Questo disco me lo fece scoprire un tedesco, in Kenya, durante uno di quei miei innumerevoli viaggi in Africa tra la fine degli anni Ottanta e i primi Novanta. Lui era responsabile delle barche e degli yacht dell'albergo dove alloggiavo io, nonché di uno yacht di proprietà del presidente Kenyatta, il presidente che fece in modo di rendere indipendente il suo paese. In passato Volker, questo il suo nome, era stato militare di carriera, era nel reparto di sommozzatori della Marina tedesca, sergente o qualcosa di simile, non ricordo bene. Poi in Kenya, dopo aver mollato l'esercito, aprì una scuola di sub per turisti che funzionò bene. Un tipo intraprendente quindi. E si è sposato con una bella francese. Ma poi accadde il dramma. Anche appassionato di moto aveva una Harley e viaggiava sempre con quella per le strade diroccate di Mombasa. Uno scontro frontale con un matatu, i tipici bus coloratissimi e stracolmi di gente quasi lo mandò all'altro paese, ma per fortuna ebbe dalla sua in bravissimo chirurgo keniota a Nairobi che riuscì a rappezzare tutti i danni, in particolare al viso e al torace. Volker ne uscì, lui un gran bel tedescone biondo e forzuto, con settentadue chiodi e placche al cranio e all'ossatura della faccia, e non so più quanti al torace. Ne uscì con la faccia spappolata, completamente trasfigurato, decine e decine di cicatrici, naso storto, labbra deformate. E poi, dopo un paio di anni di convalescenza, decise di smetterla con operazioni chirurgiche estetiche, e si riciclò con la manutenzione delle barche, assumendosene la responsabilità.

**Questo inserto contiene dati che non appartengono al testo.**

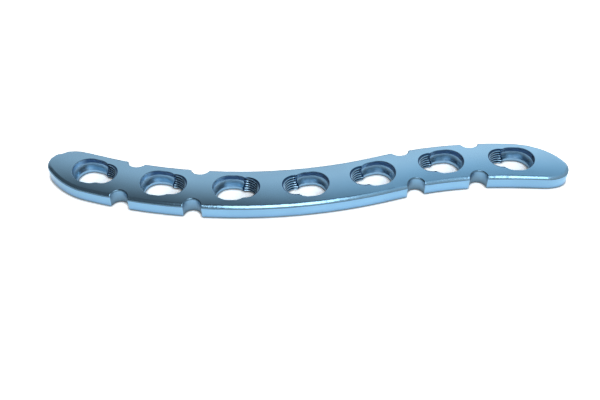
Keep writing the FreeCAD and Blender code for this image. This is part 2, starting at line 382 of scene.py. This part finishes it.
# The noise values that a tone goes between, and how much lighter or darker it gets
CLOUD_SPAN = (0.3, 0.7)
CLOUD_TONE = 0.04
GRAIN_SPAN = (0.2, 0.8)
GRAIN_TONE = 0.03
ROUGHNESS_VARIES = 0.03
# The noise values that the painted grey shade's streaks go between, and their least share of it
STREAK_SPAN = (0.35, 0.6)
LEAST_STREAK = 0.4


def hole_distances(tree, place):
    """Distances in the plate's plane to the nearest slot's middle line and thread axis."""
    hole = bpy.context.scene.bp_hole
    first, last = hole.slot_x, hole.slot_x + hole.slot_travel
    slots, threads = [], []
    for spot, heading in hole_places():
        local = add_node(tree, "ShaderNodeMapping", {"vector_type": "TEXTURE"}, {
            "Vector": place, "Location": (*spot, 0), "Rotation": (0, 0, heading)})
        along, aside, _ = split(tree, local.outputs[0])
        slots.append(((along - along.most(first).least(last)) ** 2 + aside ** 2).root())
        threads.append(((along - hole.thread_x) ** 2 + aside ** 2).root())
    return functools.reduce(Maths.least, slots), functools.reduce(Maths.least, threads)


def notch_distance(tree, place):
    """Distance in the plate's plane to the nearest notch axis."""
    x, y, _ = split(tree, place)
    spans = [((x - axis.x) ** 2 + (y - axis.y) ** 2).root() for axis in notch_axes()]
    return functools.reduce(Maths.least, spans)


def hole_masks(tree, place, height):
    """Masks of the slots, of the thread's wall and teeth, and of the teeth's crests."""
    hole = bpy.context.scene.bp_hole
    thread = bpy.context.scene.bp_thread
    to_slot, to_thread = hole_distances(tree, place)
    taper = (thread.top_radius - thread.bottom_radius) / hole.thickness
    beyond_root = to_thread - (height * taper + thread.bottom_radius)
    in_slot = (to_slot - hole.seat_radius).fall(*SLOT_FADE)
    in_thread = beyond_root.fall(*THREAD_FADE)
    crest = beyond_root.fall(-CREST_START * thread.depth, -FLANK_END * thread.depth)
    return in_slot, in_thread, crest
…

Quando lo conobbi mi presi un colpo, era proprio un "mostro", il viso deformato, un braccio sbilenco, lui tutto magro. Ma esprimeva una forza che era quasi assurda, nonostante tutto. Lo conobbi in discoteca, avevo 25 anni, lui era verso i 40. Una cotta colossale per entrambi. Ero in Kenya con mia madre e il suo compagno e quando glielo presentai lei mi disse, tu sei pazza.
Volker era rispettato da tutti, bianchi e neri, era tedesco fino al midollo, ma non razzista, era metodico, ci teneva al lavoro, e sapeva anche divertirsi. Ma aveva un difetto: un gusto musicale pessimo.
Era divorziato, quindi libero. Mi ha portato ovunque, con lui ho visto l'Amboseli Park e siamo saliti ben in alto sul Kilimangiaro. Non erano viaggi organizzati da una qualche agenzia, ma proprio lui ed io da soli sulla sua jeep. Stile "La mia Africa" per intenderci. E ascoltavamo sempre questo album, in cassetta. Aveva un pessimo gusto.musicale, ma aveva questa cassetta. Quindi, immaginatevi questa musica di New Orleans, un misto di soul e deep bajou, voci celestiali e ritmi incalzanti... Come faccio a fare una recensione di questo album. - disco perfetto, emozionale e spirituale, un suono sopraffino, e una band pazzesca, una profondità musicale come poche - quando mi porta una tale storia personale? Ascoltare questo disco ancora oggi mi porta in mezzo alla savana, le giraffe che avanzano ondeggiando il collo, gli elefanti che spalancano le orecchie, le zebre che ci fissano serafiche. Una combinazione che non c'entrava in cazzo, musica e ambiente erano all'antitesi. Ma io ero innamorata, e questo album mi ricorda momenti bellissimi al principio del mondo.
Poi oggi sono una vecchia babbiona, il ricordo di come finì questa storia è sfumato, gli venne in mente di mollare il Kenya, di portarmi in Madagascar, di aprire un albergo e io mi sarei dovuta occupare dell'ufficio turistico essendo poliglotta. Uhm, il dettaglio era che lui di capitali non ne aveva e il programma era che io, essendo svizzera, avrei potuto trovarne nelle banche svizzera, tra prestiti a mio carico.
Finì così, un sogno realizzato ucciso da un altro sogno irrealizzabile.
Mi è rimasto però questo disco, colonna sonora di un amore durato qualche mese e paradossalmente del mal d'Africa che sempre, poi, mi sono portata dietro.